§ **GIVEN DATA**:
◆ ◆ ◆ ◆ ◆

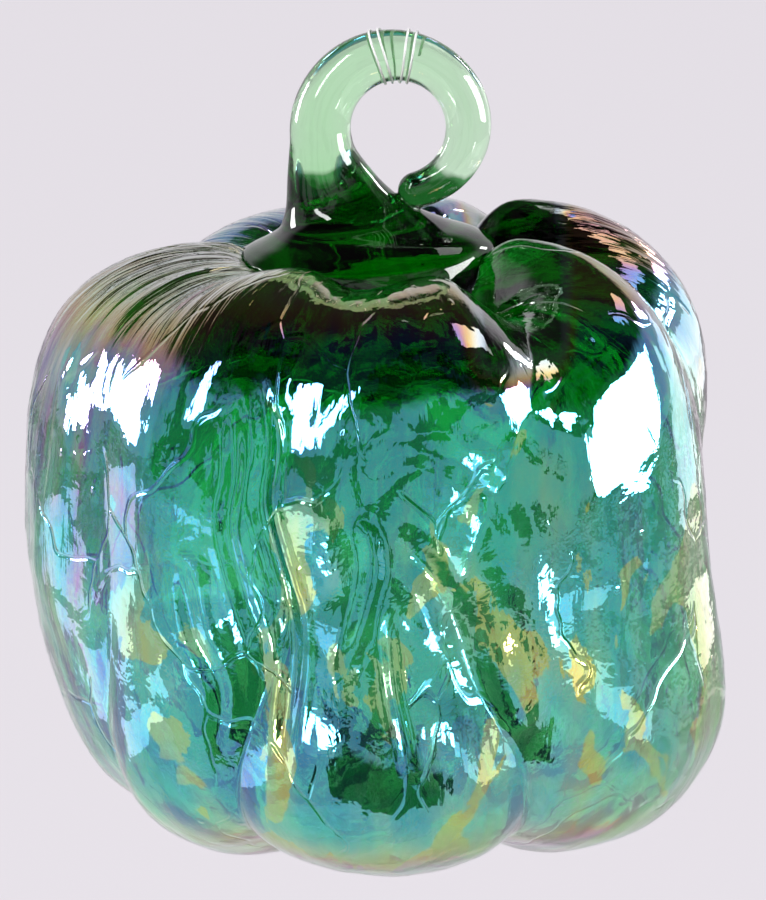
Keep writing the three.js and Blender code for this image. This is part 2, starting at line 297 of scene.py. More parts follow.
def blown_relief_group() -> bpy.types.ShaderNodeTree:
    """The small relief of blown glass as a group: drawn streaks, crackle lines and seeds.

    Returns:
        A node group with the inputs Vector, along which streaks are drawn in Z, Streaks, Crackle, Seeds and
        Crumple, and the outputs Height, in millimetres, and Lines, a mask of the crackle.
    """
    group = bpy.data.node_groups.new("blown relief", "ShaderNodeTree")
    face = group.interface
    face.new_socket(name="Vector", in_out="INPUT", socket_type="NodeSocketVector")
    for name in ("Streaks", "Crackle", "Seeds", "Crumple"):
        face.new_socket(name=name, in_out="INPUT", socket_type="NodeSocketFloat").default_value = 1.0
    for name in ("Height", "Lines"):
        face.new_socket(name=name, in_out="OUTPUT", socket_type="NodeSocketFloat")
    write = Nodes(group)
    given = write.add("NodeGroupInput").outputs
    warp = write.add("TexNoise", None, Vector=given["Vector"], Scale=90.0, Detail=2.0).outputs["Color"]
    warped = write.add(
        "VectorMath", {"operation": "MULTIPLY_ADD"}, _0=warp, _1=(0.011, 0.011, 0.011), _2=given["Vector"]
    ).outputs[0]
    streak = write.noise(write.stretched(given["Vector"], (1.0, 1.0, 0.10)), 650.0, 3.0, 0.7)
    cells = write.add(
        "TexVoronoi", {"feature": "DISTANCE_TO_EDGE"}, Vector=write.stretched(warped, (1, 1, 0.55)), Scale=75.0
    ).outputs[0]
    line = write.spread(cells, 0.0, 0.02, 1.0, 0.0)
    gaps = write.spread(write.noise(given["Vector"], 120.0), 0.42, 0.52)
    line = write.maths("MULTIPLY", line, gaps)
    drops = write.add("TexVoronoi", {"feature": "F1"}, Vector=given["Vector"], Scale=190.0).outputs[0]
    drops = write.spread(drops, 0.03, 0.09, 1.0, 0.0)
    height = write.maths("MULTIPLY", write.maths("SUBTRACT", streak, 0.5), given["Streaks"])
    height = write.maths("MULTIPLY_ADD", line, write.maths("MULTIPLY", given["Crackle"], -1.0), height)
    height = write.maths("MULTIPLY_ADD", drops, given["Seeds"], height)
    crumple = write.noise(given["Vector"], 330.0, 3.0, 0.3)
    height = write.maths("MULTIPLY_ADD", crumple, given["Crumple"], height)
    result = write.add("NodeGroupOutput", None, Height=height, Lines=line)
    result.is_active_output = True
    return group


@dataclass(frozen=True)
class IridescentGlass:
    """Green glass under a thin metal-oxide film that was fumed on hot, so its thickness wanders."""

    absorbed: tuple[float, float, float] = (0.30, 0.91, 0.60)
    density: float = 500.0
    tint: tuple[float, float, float] = (0.96, 1.0, 0.98)
    pooled: tuple[float, float, float] = (0.34, 0.62, 0.46)
    banded: tuple[float, float, float] = (0.62, 0.60, 0.66)
    # The shoulders' dark tint: partly the thick glass's own deeper green, partly painted shade.
    dark_glass_and_shade: tuple[float, float, float] = (0.20, 0.34, 0.26)
    film_index: float = 2.4
    film_full: float = 262.0
    film_wander: float = 40.0
    film_crest: float = -36.0
    film_sideways: float = 300.0
    film_right: float = 24.0
    film_behind: float = 44.0
    film_flake: float = 27.0
    film_gilt: float = 11.0
    coat: float = 0.8
    film_stops: tuple[tuple[float, float], ...] = (
        (0.0, 0.98), (0.06, 0.78), (0.12, 0.60), (0.22, 0.555), (0.42, 0.54), (0.66, 0.54), (0.84, 0.53), (1.0, 0.46),
    )
    low: float = -0.0845
    high: float = -0.0180

    def material(self, relief: bpy.types.ShaderNodeTree) -> bpy.types.Material:
        """Builds the material.

        Args:
            relief: the group of the small relief of blown glass.

        Returns:
            A glass that absorbs along its depth, with the film's thickness read from the height and from noise.
        """
        material, write = new_material("iridescent green glass")
        place = write.add("TexCoord").outputs["Object"]
        lay = write.add("Attribute", {"attribute_name": "lay"}).outputs["Vector"]
        outside = write.add("Attribute", {"attribute_name": "outside"}).outputs["Fac"]
        seam = write.add("Attribute", {"attribute_name": "seam"}).outputs["Fac"]
        x, y, z = write.add("SeparateXYZ", None, Vector=place).outputs
        height = write.add("MapRange", None, Value=z, From_Min=self.low, From_Max=self.high).outputs["Result"]
        film = write.maths("MULTIPLY", write.ramp(height, self.film_stops), self.film_full)
        film = write.maths("MULTIPLY_ADD", x, self.film_sideways, film)
        film = write.maths("ADD", film, write.spread(x, 0.029, 0.037, 0.0, self.film_right))
        behind = write.maths("MULTIPLY", write.spread(y, 0.004, 0.020), write.spread(z, -0.045, -0.025, 0.1, 1.0))
        film = write.maths("MULTIPLY_ADD", behind, self.film_behind, film)
        crest = write.maths("MULTIPLY", write.spread(z, -0.030, -0.019), write.spread(x, -0.024, -0.008, 1.0, 0.0))
        crest = write.maths("MAXIMUM", crest, write.spread(z, -0.0245, -0.0195, 0.0, 0.9))
        film = write.maths("MULTIPLY_ADD", crest, self.film_crest, film)
        swirl = write.add("TexNoise", None, Vector=lay, Scale=55.0, Detail=2.0).outputs["Color"]
        swirled = write.add(
            "VectorMath", {"operation": "MULTIPLY_ADD"}, _0=swirl, _1=(0.022, 0.022, 0.03), _2=lay
        ).outputs[0]
        patches = write.maths("SUBTRACT", write.noise(place, 75.0, 3.0, 0.6), 0.5)
        gilt = write.add("Attribute", {"attribute_name": "gilt"}).outputs["Fac"]
        flakes = write.noise(write.stretched(swirled, (1, 1, 0.3)), 165.0, 6.0)
        flakes = write.spread(write.maths("MULTIPLY_ADD", gilt, 0.20, flakes), 0.62, 0.63)
        streaks = write.maths("SUBTRACT", write.noise(write.stretched(lay, (1, 1, 0.12)), 420.0, 3.0), 0.5)
        film = write.maths("MULTIPLY_ADD", patches, self.film_wander, film)
        film = write.maths("MULTIPLY_ADD", flakes, self.film_flake, film)
        film = write.maths("MULTIPLY_ADD", streaks, self.film_wander, film)
        bare = write.maths("MULTIPLY", outside, write.maths("SUBTRACT", 1.0, seam))
        dark_glass_and_shade_share = write.add("Attribute", {"attribute_name": "dark_glass_and_shade_share"}).outputs["Fac"]
        film = write.maths("MULTIPLY_ADD", gilt, self.film_gilt, film)
        notch = write.maths("MULTIPLY", write.spread(x, 0.006, 0.010), write.spread(x, 0.0165, 0.0195, 1.0, 0.0))
        notch = write.maths("MULTIPLY", notch, write.spread(z, -0.029, -0.024))
        film = write.maths("MULTIPLY", film, write.maths("SUBTRACT", 1.0, write.maths("MULTIPLY", notch, 0.95)))
        film = write.maths("MULTIPLY", film, bare)
        wisps = write.noise(write.stretched(lay, (1, 1, 0.5)), 260.0, 3.0, 1.2)
        dark_glass_and_shade_share = write.maths("MULTIPLY", dark_glass_and_shade_share, write.spread(wisps, 0.30, 0.46, 0.35, 1.0))
        pools = write.noise(write.stretched(swirled, (1, 1, 0.45)), 80.0, 5.0)
        bands = write.noise(write.stretched(swirled, (1, 1, 0.16)), 130.0, 3.0)
        colour = write.mixed(write.spread(pools, 0.47, 0.52, 1.0, 0.0), (*self.tint, 1.0), (*self.pooled, 1.0))
        colour = write.mixed(write.spread(bands, 0.56, 0.575), colour, (*self.banded, 1.0))
        # Painted shade over the thick glass's colour: the shoulders, and wisps low on the front, are tinted dark.
        colour = write.mixed(dark_glass_and_shade_share, colour, (*self.dark_glass_and_shade, 1.0))
        drawn = write.add("Attribute", {"attribute_name": "drawn"}).outputs["Fac"]
        fine = write.add(
            "Group", {"node_tree": relief}, Vector=lay, Streaks=drawn, Crackle=0.6, Seeds=0.5, Crumple=0.7
        ).outputs["Height"]
        normal = write.add("Bump", None, Strength=0.5, Distance=0.0003, Height=fine).outputs[0]
        shader = write.add(
            "BsdfPrincipled",
            None,
            Base_Color=colour,
            Roughness=0.012,
            IOR=write.fused(seam),
            Transmission_Weight=1.0,
            Thin_Film_Thickness=film,
            Thin_Film_IOR=self.film_index,
            Coat_Weight=write.maths("MULTIPLY", bare, self.coat),
            Coat_Roughness=0.012,
            Coat_IOR=1.75,
            Coat_Normal=normal,
            Normal=normal,
        )
        inside = write.add("VolumeAbsorption", None, Color=(*self.absorbed, 1.0), Density=self.density)
        write.add("OutputMaterial", None, Surface=shader.outputs[0], Volume=inside.outputs[0])
        return material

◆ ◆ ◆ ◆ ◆

§ **INSTRUCTIONS FOR THE TASK**:
Restate, word for word and with nothing added, the lines from the first line of the listing through the one where "lines and seeds." stands.

§ **EXERCISE RESULT**:
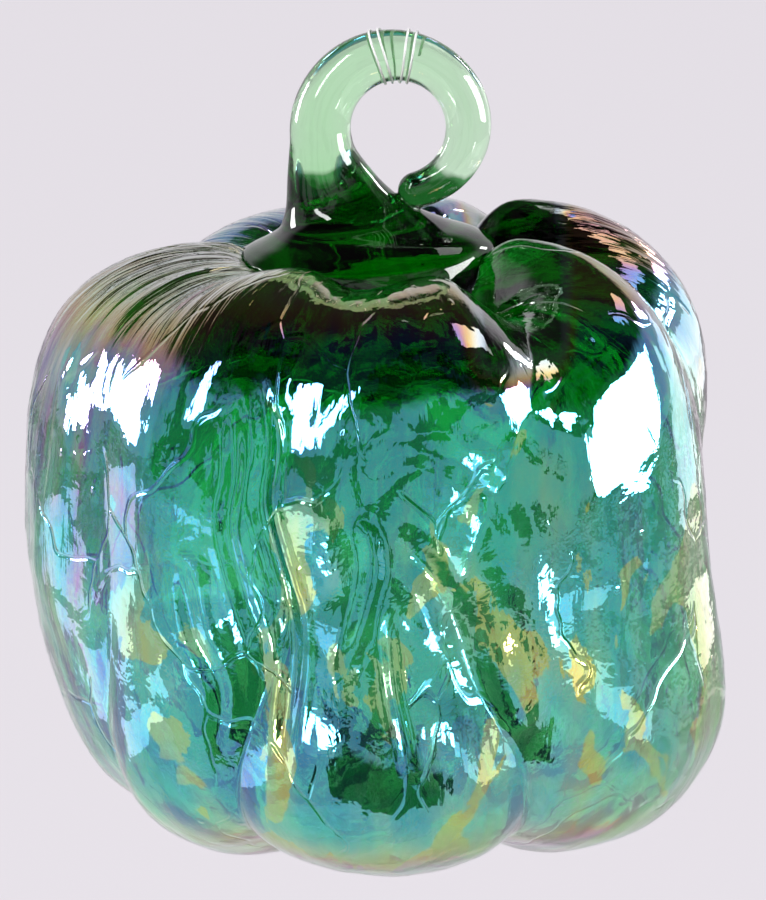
Keep writing the three.js and Blender code for this image. This is part 2, starting at line 297 of scene.py. More parts follow.
def blown_relief_group() -> bpy.types.ShaderNodeTree:
    """The small relief of blown glass as a group: drawn streaks, crackle lines and seeds.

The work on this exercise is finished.